Now, this can be an autopilot train model or your custom model or a model just using, you know any of the built in algorithms, right we support. So you specify the location of the model and then you go and actually create an inference pipeline, right? It's just two basic steps.

So when you create an inference pipeline, it creates something called a pipeline model. So it's basically two containers. So you have a preprocessing container which takes the data flow and then it applies that steps all the steps, right? So it has all the scalers and everything in there. Big 10, it's gonna apply it on the payload and then pass the transformed payload to the prediction container, which is the second container that is going to be, you know, the one that's gonna leverage your model.

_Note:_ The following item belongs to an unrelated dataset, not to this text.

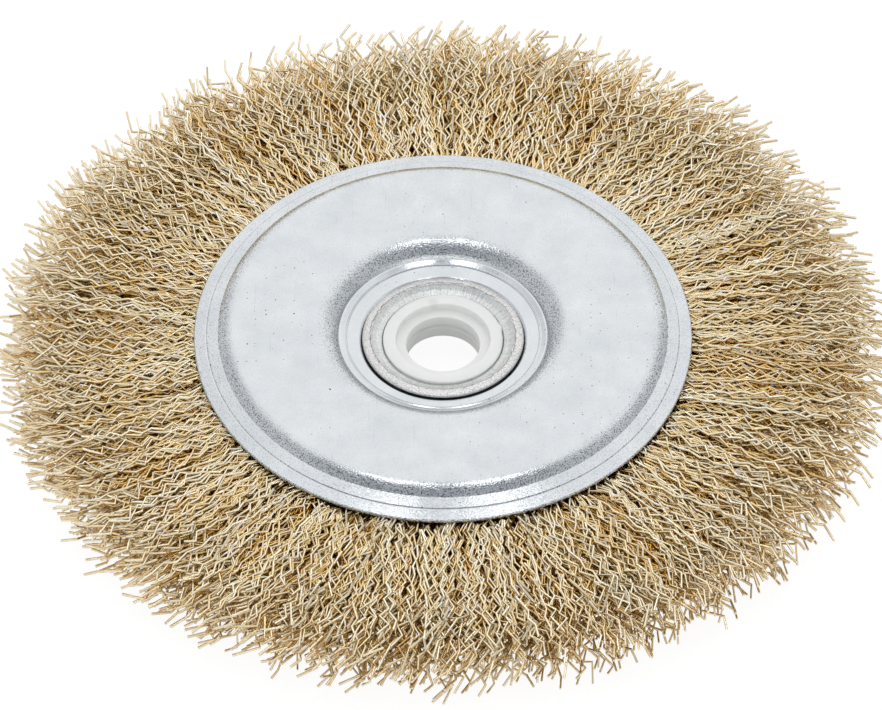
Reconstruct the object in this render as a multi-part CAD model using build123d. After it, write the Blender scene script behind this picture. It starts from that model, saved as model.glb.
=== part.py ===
from build123d import *

import math
import os

# A crimped wire wheel brush for a bench grinder, 150 mm across its wires.
# Two pressed steel side plates grip bundles of crimped wire that are folded
# over a hoop inside the plates' crown. A flared sleeve through a spacer ring
# rivets the plates together at the hub, and a plastic bush pushed in from each
# side takes the sleeve's bore down to the arbor's size.
# Sizes are in millimetres. +Z is the wheel's axis, and z = 0 is the middle
# plane, about which the front and the rear are alike.

# Sizes across the wheel
TIP_DIAMETER = 152.0
PLATE_DIAMETER = 86.0
FLARE_DIAMETER = 27.9
SLEEVE_BORE = 20.0
ARBOR_DIAMETER = 12.7

# Side plate: one pressed sheet, its upper face followed from the rim inwards
SHEET = 0.8
RIM_HEIGHT = 4.4
RIM_BAND_WIDTH = 4.25
RIM_BAND_RISE = 1.4
SHOULDER_WIDTH = 3.75
SHOULDER_RISE = 1.6
HUB_WALL_WIDTH = 5.0
HUB_WALL_DROP = 2.2
LEDGE_WIDTH = 1.5
LEDGE_DROP = 0.3
DISH_WIDTH = 2.4
DISH_DROP = 1.7
SEAT_MARGIN = 0.35
HOLE_CLEARANCE = 0.2

# Hub sleeve: a steel tube with both ends flared over the plates
SLEEVE_WALL = 1.0
FLARE_THICKNESS = 1.0
FLARE_LAND = 0.7
TRUMPET_DEPTH = 2.2
TRUMPET_BEND = 0.75
NECK_CHAMFER = 0.7

# Spacer ring between the plates, round the sleeve
SPACER_WALL = 2.0

# Plastic bush: a lipped ring with a counterbore, one pushed in from each side
BUSH_CLEARANCE = 0.05
BUSH_LIP = 0.4
BUSH_LIP_HEIGHT = 1.0
BUSH_RIM_WALL = 1.8
COUNTERBORE_DEPTH = 1.4
JOINT_CHAMFER = 0.4

# Hoop that the wires are folded over
HOOP_INSET = 4.5
HOOP_THICKNESS = 1.2
HOOP_WIDTH = 5.0

# Wire bundles: each is folded over the hoop and parts into crimped strands,
# which lie in layers on both sides of the middle plane and loosen outwards
BUNDLES = 24
STRANDS = 3
LAYERS = 2
FOLD_THICKNESS = 3.4
FOLD_CORNER = 1.8
WIRE_CLEARANCE = 0.25
BUNDLE_GAP = 0.1
CRIMPS = 5
CRIMP_HEIGHT = 1.6
STRAND_WIDTH = 2.5
STRAND_ROOT = 1.0
STRAND_GATHER = 0.24
LAYER_GAP = 0.2
TIP_FLARE = 0.28
TRIM_STEP = 0.8

# Radii and heights that follow from them
plate_radius = PLATE_DIAMETER / 2
crease_radius = plate_radius - RIM_BAND_WIDTH
crown_outer_radius = crease_radius - SHOULDER_WIDTH
crease_height = RIM_HEIGHT + RIM_BAND_RISE
crown_height = crease_height + SHOULDER_RISE

sleeve_bore_radius = SLEEVE_BORE / 2
sleeve_outer_radius = sleeve_bore_radius + SLEEVE_WALL
flare_radius = FLARE_DIAMETER / 2
plate_hole_radius = sleeve_outer_radius + NECK_CHAMFER + HOLE_CLEARANCE
seat_radius = flare_radius + SEAT_MARGIN
ledge_inner_radius = seat_radius + DISH_WIDTH
ledge_outer_radius = ledge_inner_radius + LEDGE_WIDTH
crown_inner_radius = ledge_outer_radius + HUB_WALL_WIDTH
ledge_outer_height = crown_height - HUB_WALL_DROP
ledge_inner_height = ledge_outer_height - LEDGE_DROP
seat_height = ledge_inner_height - DISH_DROP
flare_height = seat_height + FLARE_THICKNESS
spacer_half_width = seat_height - SHEET

throat_height = flare_height - TRUMPET_DEPTH
trumpet_radius = flare_radius - FLARE_LAND
bend_radius = trumpet_radius - (trumpet_radius - sleeve_bore_radius) * TRUMPET_BEND
bend_height = throat_height + TRUMPET_DEPTH * TRUMPET_BEND
trumpet_slope = (bend_height - throat_height) / (bend_radius - sleeve_bore_radius)

hoop_inner_radius = crown_inner_radius + HOOP_INSET
hoop_outer_radius = hoop_inner_radius + HOOP_THICKNESS

# A bundle's faces are flat, so they keep clear of the round pieces at its sides
bundle_half_angle = 180 / BUNDLES
strand_pitch_angle = 360 / (BUNDLES * STRANDS)
chord = math.cos(math.radians(bundle_half_angle))
tip_radius = TIP_DIAMETER / 2
root_radius = plate_radius * chord
root_height = RIM_HEIGHT - SHEET - WIRE_CLEARANCE
strand_height = root_height / LAYERS - LAYER_GAP
fold_radius = hoop_inner_radius * chord - WIRE_CLEARANCE - FOLD_THICKNESS
fold_height = crown_height - SHEET - WIRE_CLEARANCE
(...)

Finally, there's also options, other options where you can go and import data sets directly, right? So we didn't show that. But there's also ways let's say, you know, i don't want to do all of this. I just want to go and export it directly to estuary. So we also have an option for that.

Now that that i think pretty much sums everything we wanted to cover today. So we started with data set that exist in two pieces. We combined it, we went through some you know, um cool ways to do automated analysis. We saw how to fix data, clean the data and then do feature engineering with the data. And then finally, we saw all the different ways you can operationalize the data, right? Like scale it to larger data sets, create models, you know, through autopilot. And also, you know, saw how to do inference pipelines, right? Which is basically, you know, getting all the way to the end, which is end points.

Now, what we wanna do now is just open up the floor. If you have any questions, feel free to get up and ask your questions. So we'll make it can be related to the demo, it can be related to any of the things who are covered. So we'll make sure, you know, we get it addressed. Thanks everyone."